Ane RUIZ DE OTXOA
LIBROS PARA UNA CUARENTENA

Selva, ópera y delirio

Fitzcarraldo”, la película de Herzog evoca una imagen onírica: la de un barco remolcado por una colina selvática a fuerza de brazos. Las sogas que se deshacen, el esfuerzo inaudito, los jirones de niebla que suben del río de madrugada y se quedan flotando en la copa de los inmensos árboles durante el día, la selva inmóvil en la lejanía pero hirviente de vida y amenazas en cada centímetro del fango rojo que forma su suelo, el sudor, las fiebres, los indígenas hoscos y enigmáticos.

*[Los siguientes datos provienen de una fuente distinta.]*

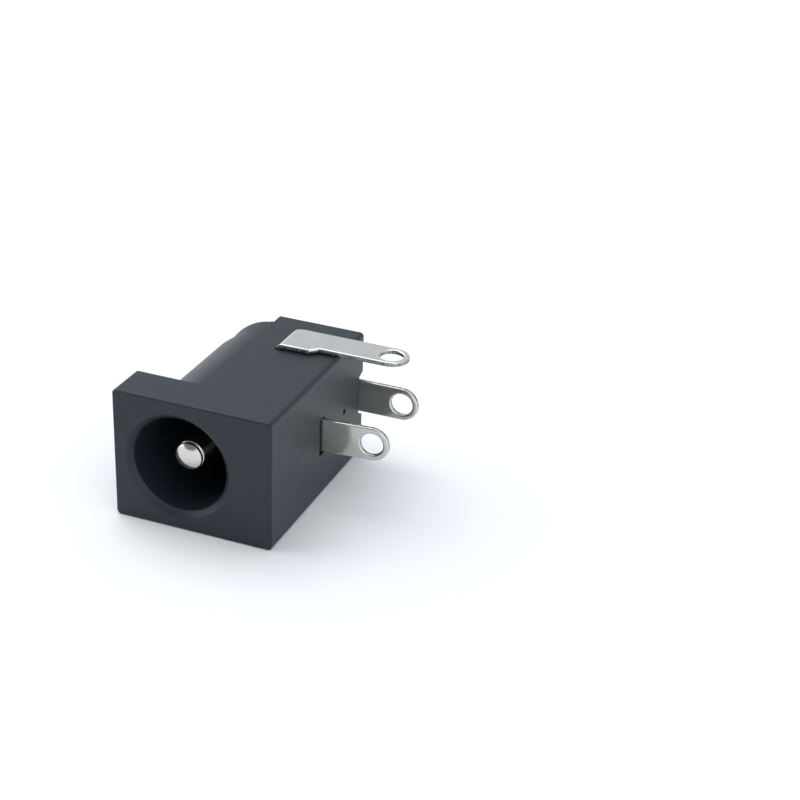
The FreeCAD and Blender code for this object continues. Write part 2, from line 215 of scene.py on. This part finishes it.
def black_moulding():
    """Satin black plastic with a cool cast, its fine grain and faint flow marks."""
    shader = new_material("black_moulding")
    place = shader.place()
    cloud = shader.noise(place, scale=0.35, detail=3.0)
    grain = shader.noise(place, scale=14.0, detail=3.0, roughness=0.6)
    flow = shader.noise(shader.stretched(place, (1.0, 0.25, 1.0)), scale=1.6)
    colour = shader.colours(cloud, (0.0115, 0.0175, 0.0245), (0.0155, 0.0225, 0.0310))
    roughness = 0.36 + 0.07 * flow + 0.07 * grain
    normal = shader.bump(grain, 0.004, shader.bump(flow, 0.012))
    return shader.finish(shader.surface(Base_Color=colour, Roughness=roughness,
                                        Normal=normal, IOR=1.5, Specular_IOR_Level=0.36))


def polished_nickel(name, low, high, haze, ripple):
    """Nickel plate: a clear mirror under a thin haze, with faint rolling lines,
    small waves and finger-dulled clouds."""
    shader = new_material(name)
    place = shader.place()
    cloud = shader.noise(place, scale=0.9, detail=3.0)
    waves = shader.noise(place, scale=0.8, detail=1.0)
    scratch = shader.noise(shader.stretched(place, (0.6, 9.0, 9.0)), scale=2.5,
                           detail=4.0, roughness=0.65)
    colour = shader.colours(cloud, low, high)
    normal = shader.bump(scratch, 0.0006, shader.bump(waves, ripple))
    clear = shader.surface(Base_Color=colour, Metallic=1.0, Normal=normal,
                           Roughness=0.06 + 0.05 * cloud + 0.04 * scratch)
    dulled = shader.surface(Base_Color=colour, Metallic=1.0, Normal=normal,
                            Roughness=0.42 + 0.10 * scratch)
    return shader.finish(shader.node("ShaderNodeMixShader", {}, {
        0: haze + 0.15 * cloud, 1: clear, 2: dulled}))


def painted_dark_sheared_edge(name, across):
    """The cut side of a strip: dull and scored from face to face, its dark colour a painted
    dark reflection over the dull cut metal.
    """
    shader = new_material(name)
    place = shader.place()
    scores = shader.noise(shader.stretched(place, across), scale=5.0, detail=3.0,
                          roughness=0.7)
    blotch = shader.noise(place, scale=3.0)
    tone = shader.ramp(scores + 0.5 * blotch - 0.25, (0.35, 0.0), (0.62, 1.0))
    # Painted dark reflection: the cut metal's tones are held far below those of the plated
    # faces
    colour = shader.colours(tone, (0.110, 0.108, 0.104), (0.440, 0.435, 0.420))
    return shader.finish(shader.surface(
        Base_Color=colour, Metallic=1.0, Roughness=0.30 + 0.25 * blotch,
        Normal=shader.bump(scores, 0.05)))


def merged_copy(node):
    """A CAD node's solid as one closed mesh whose flat faces are whole."""
    solid = bmesh.new()
    solid.from_mesh(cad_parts[node].data)
    bmesh.ops.remove_doubles(solid, verts=solid.verts, dist=SAME_PLACE * MM)
    bmesh.ops.dissolve_limit(solid, angle_limit=math.radians(FLAT), verts=solid.verts,
                             edges=solid.edges, delimit=set())
    return solid


def sharp_edges(solid):
    return [edge for edge in solid.edges if len(edge.link_faces) == 2
            and edge.calc_face_angle() > math.radians(SHARP)]


def cut_by_plane(solid, place, way, drop_outer=False):
    """The solid's edges along a plane, on whose far side all may be dropped."""
    everything = solid.verts[:] + solid.edges[:] + solid.faces[:]
    cut = bmesh.ops.bisect_plane(solid, geom=everything, dist=ON_PLANE * MM, plane_co=place,
                                 plane_no=way, clear_outer=drop_outer)
    return [part for part in cut["geom_cut"] if isinstance(part, bmesh.types.BMEdge)]


def draw_in_rear(solid):
    """The barrel's free side drawn in towards the rear block, with its collar."""
    cut_by_plane(solid, (0, DRAWN_FROM * MM, 0), (0, 1, 0))
    for corner in solid.verts:
        x, y, z = corner.co / MM
        in_ring = DRAWN_INSIDE < math.hypot(x, z) < DRAWN_OUTSIDE
        if DRAWN_FROM <= y <= COLLAR_END and x <= DRAWN_MIDDLE and in_ring:
            along = min((y - DRAWN_FROM) / (DRAWN_FULLY - DRAWN_FROM), 1.0)
            across = (DRAWN_MIDDLE - x) / DRAWN_REACH
            corner.co.x += DRAWN_DEPTH * along * across * MM


def round_corner(solid, corner, inwards, radius, cuts):
    """An upright corner of a strip cut to a round by planes, each closed again."""
    centre = corner + inwards * radius * MM
    for step in range(cuts):
        turn = math.radians(90 * (step + 0.5) / cuts)
        way = Vector((-inwards.x * math.cos(turn), -inwards.y * math.sin(turn), 0))
        rim = cut_by_plane(solid, centre + way * radius * MM, way, drop_outer=True)
        bmesh.ops.contextual_create(solid, geom=rim)
    bmesh.ops.recalc_face_normals(solid, faces=solid.faces)


def round_edges(solid, edges, offset, steps):
    bmesh.ops.bevel(solid, geom=edges, offset=offset * MM, offset_type="OFFSET",
                    affect="EDGES", segments=steps, profile=0.5, material=-1,
                    clamp_overlap=False)


def keep_in_box(solid, node):
    """No corner past the node's box, and no slivers."""
    low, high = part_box(node)
    for corner in solid.verts:
        corner.co = Vector(min(max(place, least), most) for place, least, most
                           in zip(corner.co, low, high))
    bmesh.ops.remove_doubles(solid, verts=solid.verts, dist=SLIVER * MM)


def soften(solid, node, edge):
    """Every sharp edge broken by a small round."""
    round_edges(solid, sharp_edges(solid), edge, EDGE_STEPS)
    keep_in_box(solid, node)


def finish_strip(solid, node, punched_way, is_cut_side):
    """A strip with rolled edges on the face that the punch met, the others broken,
    and its cut sides marked for their own material: dull scored metal, painted dark as a
    dark reflection."""
    rolled = [edge for edge in sharp_edges(solid)
              if any(face.normal.dot(punched_way) > ALMOST_ALONG
                     for face in edge.link_faces)]
    round_edges(solid, rolled, ROLLED_EDGE, ROLLED_STEPS)
    solid.normal_update()
    round_edges(solid, sharp_edges(solid), STRIP_EDGE, EDGE_STEPS)
    solid.normal_update()
    for face in solid.faces:
        face.material_index = int(is_cut_side(face.normal, face.calc_center_median()))
    keep_in_box(solid, node)


def show(solid, name, node, materials):
    """The piece that stands for a CAD node, shaded smooth up to its sharp edges."""
    mesh = bpy.data.meshes.new(name)
    solid.to_mesh(mesh)
    solid.free()
    for material in materials:
        mesh.materials.append(material)
    for face in mesh.polygons:
        face.use_smooth = True
    piece = bpy.data.objects.new(name, mesh)
    bpy.context.scene.collection.objects.link(piece)
    piece.modifiers.new("face_normals", "WEIGHTED_NORMAL").keep_sharp = True
    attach(piece, "root")
    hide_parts(node)


def moulded_housing(moulding):
    solid = merged_copy("housing")
    draw_in_rear(solid)
    soften(solid, "housing", MOULDED_EDGE)
    show(solid, "moulded_housing", "housing", [moulding])


def pin_profile():
    """The crowned tip with its neck, the shaft, the flange, the root, the tail in
    the terminal and the rivet's head, as radii and places along the axis."""
    low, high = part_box("centre_pin")
    tip, end = low.y / MM, high.y / MM
    crown = []
    for step in range(CROWN_STEPS + 1):
        radius = CROWN_RADIUS * step / CROWN_STEPS
        crown.append((radius, tip + CROWN_CURVE * radius ** 2))
    neck = [(radius, tip + depth) for radius, depth in NECK]
    body = [(SHAFT_RADIUS, FLANGE_FRONT), (FLANGE_RADIUS, FLANGE_FRONT),
            (FLANGE_RADIUS, FLANGE_REAR), (SHAFT_RADIUS, FLANGE_REAR),
            (SHAFT_RADIUS, TERMINAL_FRONT), (TAIL_RADIUS, TERMINAL_FRONT),
            (TAIL_RADIUS, TERMINAL_REAR)]
    head_round = end - TERMINAL_REAR
    head = []
    for degrees in range(0, 91, RIVET_TURN_STEP):
        turn = math.radians(degrees)
        head.append((RIVET_FLAT_RADIUS + head_round * math.cos(turn),
                     TERMINAL_REAR + head_round * math.sin(turn)))
    return crown + neck + body + head + [(0.0, end)]


def turned_pin(finish):
    """The pin, turned about the bore's axis."""
    solid = bmesh.new()
    corners = [solid.verts.new((radius * MM, place * MM, 0))
               for radius, place in pin_profile()]
    sides = [solid.edges.new(pair) for pair in zip(corners, corners[1:])]
    bmesh.ops.spin(solid, geom=corners + sides, cent=(0, 0, 0), axis=(0, 1, 0),
                   angle=math.tau, steps=SPIN_STEPS, use_merge=True)
    bmesh.ops.remove_doubles(solid, verts=solid.verts, dist=SAME_PLACE * MM)
    bmesh.ops.recalc_face_normals(solid, faces=solid.faces)
    soften(solid, "centre_pin", TURNED_EDGE)
    show(solid, "turned_pin", "centre_pin", [finish])


def rear_lug_strip(finish, cut_sides_painted_dark):
    def is_cut_side(normal, centre):
        return abs(normal.y) < ACROSS

    solid = merged_copy("pin_terminal")
    finish_strip(solid, "pin_terminal", Vector((0, -1, 0)), is_cut_side)
    show(solid, "rear_lug_strip", "pin_terminal", [finish, cut_sides_painted_dark])


def front_lug_spring(finish, cut_sides_painted_dark):
    def is_cut_side(normal, centre):
        beyond_bends = centre.x > BOARD_FACE
        return abs(normal.z) > ALONG or (beyond_bends and abs(normal.y) < ACROSS)

    solid = merged_copy("sleeve_spring")
    finish_strip(solid, "sleeve_spring", Vector((0, -1, 0)), is_cut_side)
    show(solid, "front_lug_spring", "sleeve_spring", [finish, cut_sides_painted_dark])


def side_lug_strip(finish, cut_sides_painted_dark):
    def is_cut_side(normal, centre):
        beyond_fold = centre.x > BOARD_FACE
        return abs(normal.z) < ACROSS and (beyond_fold or abs(normal.y) > 0.5)

    solid = merged_copy("switch_terminal")
    low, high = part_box("switch_terminal")
    round_corner(solid, Vector((low.x, high.y, 0)), Vector((1, -1, 0)),
                 SIDE_LUG_CORNER, SIDE_LUG_CORNER_CUTS)
    finish_strip(solid, "switch_terminal", Vector((0, 0, 1)), is_cut_side)
    show(solid, "side_lug_strip", "switch_terminal", [finish, cut_sides_painted_dark])


def pale_floor():
    sheet = bmesh.new()
    bmesh.ops.create_grid(sheet, x_segments=1, y_segments=1, size=FLOOR_REACH)
    bmesh.ops.translate(sheet, verts=sheet.verts, vec=(0, 0, FLOOR_LEVEL))
    mesh = bpy.data.meshes.new("floor")
    sheet.to_mesh(mesh)
    sheet.free()
    shader = new_material("pale_floor")
    mesh.materials.append(shader.finish(shader.surface(
        Base_Color=(0.90, 0.90, 0.90), Roughness=0.7, Specular_IOR_Level=0.2)))
    floor = bpy.data.objects.new("floor", mesh)
    bpy.context.scene.collection.objects.link(floor)


def room():
    world = bpy.data.worlds.new("room")
    bpy.context.scene.world = world
    shader = Shader(world)
    way = shader.node("ShaderNodeTexCoord", output="Generated")
    colour = WALL_LIGHT
    for heading, begins, full, light in ROOM_PARTS.values():
        nearness = shader.node("ShaderNodeVectorMath", {"operation": "DOT_PRODUCT"},
                               {0: way, 1: Vector(heading).normalized()}, output="Value")
        part = shader.ramp(nearness, (math.cos(math.radians(begins)), 0.0),
                           (math.cos(math.radians(full)), 1.0))
        colour = shader.colours(part, colour, light)
    shader.finish(shader.node("ShaderNodeBackground", {}, {"Color": colour}))
    bpy.context.scene.view_settings.view_transform = "Standard"


def camera():
    data = bpy.data.cameras.new("camera")
    data.sensor_width = SENSOR_WIDTH
    data.lens = FOCAL_LENGTH_IN_PIXELS * SENSOR_WIDTH / PICTURE_WIDTH
    data.clip_start = NEAREST_SEEN
    data.clip_end = FARTHEST_SEEN
    eye = bpy.data.objects.new("camera", data)
    bpy.context.scene.collection.objects.link(eye)
    right = CAMERA_FORWARD.cross(CAMERA_UP)
    turn = Matrix((right, CAMERA_UP, -CAMERA_FORWARD)).transposed()
    eye.matrix_world = Matrix.Translation(CAMERA_AT) @ turn.to_4x4()
    bpy.context.scene.camera = eye


moulding = black_moulding()
strip_finish = polished_nickel("plated_strip", (0.62, 0.61, 0.57), (0.70, 0.685, 0.64),
                               haze=0.24, ripple=0.008)
pin_finish = polished_nickel("plated_pin", (0.61, 0.60, 0.56), (0.69, 0.68, 0.63),
                             haze=0.08, ripple=0.006)
# Cut sides: dull scored metal whose colour is painted dark, a painted dark reflection
lug_cut_sides_painted_dark = painted_dark_sheared_edge("sheared_edge_of_lugs", (1.0, 0.12, 1.0))
side_lug_cut_sides_painted_dark = painted_dark_sheared_edge("sheared_edge_of_side_lug", (1.0, 1.0, 0.12))

moulded_housing(moulding)
turned_pin(pin_finish)
rear_lug_strip(strip_finish, lug_cut_sides_painted_dark)
front_lug_spring(strip_finish, lug_cut_sides_painted_dark)
side_lug_strip(strip_finish, side_lug_cut_sides_painted_dark)
pale_floor()
room()
camera()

Todo ese ambiente se encuentra en el diario de rodaje que Herzog escribió en la cuenca amazónica peruana. Pero hay mucho más. Sacar adelante una producción en esas condiciones fue una tarea épica que se enfrentó a problemas previsibles, pocos, y a gran cantidad de imprevistos. Comenzando con el megalómano carácter de su protagonista, Klaus Kinski, quien hirió de consideración a algún que otro actor durante el rodaje y quien, a su vez, estuvo a punto de ser asesinado por el grupo de indígenas que trabajaron a las órdenes de Herzog.

Las entradas del diario nos remiten en su mayoría a Iquitos y al Camisea, un afluente cercano al Marañón y a las rugientes gargantas del Urubamba. Pero también a las ciudades de San Francisco y Nueva York. Aún más variado que sus escenarios es el ingente tropel de actores y técnicos que movilizó la película. Con la voz de Caruso de fondo, Herzog reunió para la ocasión a improvisados actores, músicos y escritores consagrados, técnicos sofisticados y de batalla y hasta a una conejita Playboy reinventada en directora de una cárcel privada norteamericana.